Twee rechten die door het hoekpunt van een hoek gaan en gelijke hoeken vormen met de benen van die hoek, heten isogonaal verwante rechten. In de tekening hierboven zijn de blauwe en rode lijnen in elk hoekpunt isogonaal verwant. De punten P en Q heten isogonaal verwante punten.
Enkele eigenschappen:
- De isogonaal verwante rechten maken ook gelijke hoeken met de deellijn van de gegeven hoek. Ze zijn elkaars spiegelbeeld rond de deellijn.
- Het hoogtepunt van een driehoek en het middelpunt van de omgeschreven cirkel van die driehoek, zijn isogonaal verwante punten.
- Het product van twee zijden van een driehoek is gelijk aan het product van de middellijn van de omgeschreven cirkel met de hoogtelijn, neergelaten op de derde zijde.

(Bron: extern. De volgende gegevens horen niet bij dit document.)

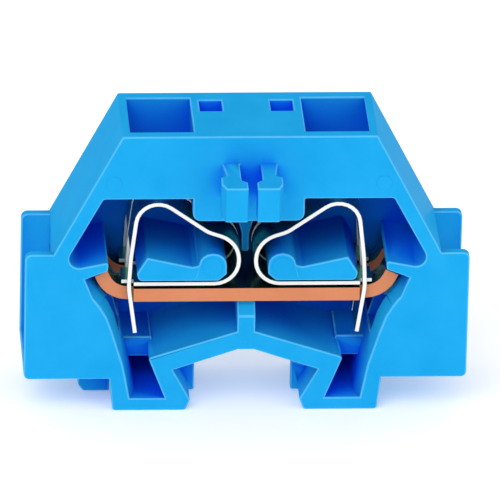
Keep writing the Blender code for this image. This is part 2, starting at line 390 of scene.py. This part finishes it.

Immers in driehoek ABS ( S is het voetpunt van de hoogtelijn uit A) en driehoek ACQ zijn de hoeken in S en Q recht en de hoeken in B en Q zijn gelijk als omtrekshoeken op eenzelfde boog. daardoor zijn de gegeven driehoeken gelijkvormig en uit de evenredigheid van de zijden volgt dan het gestelde.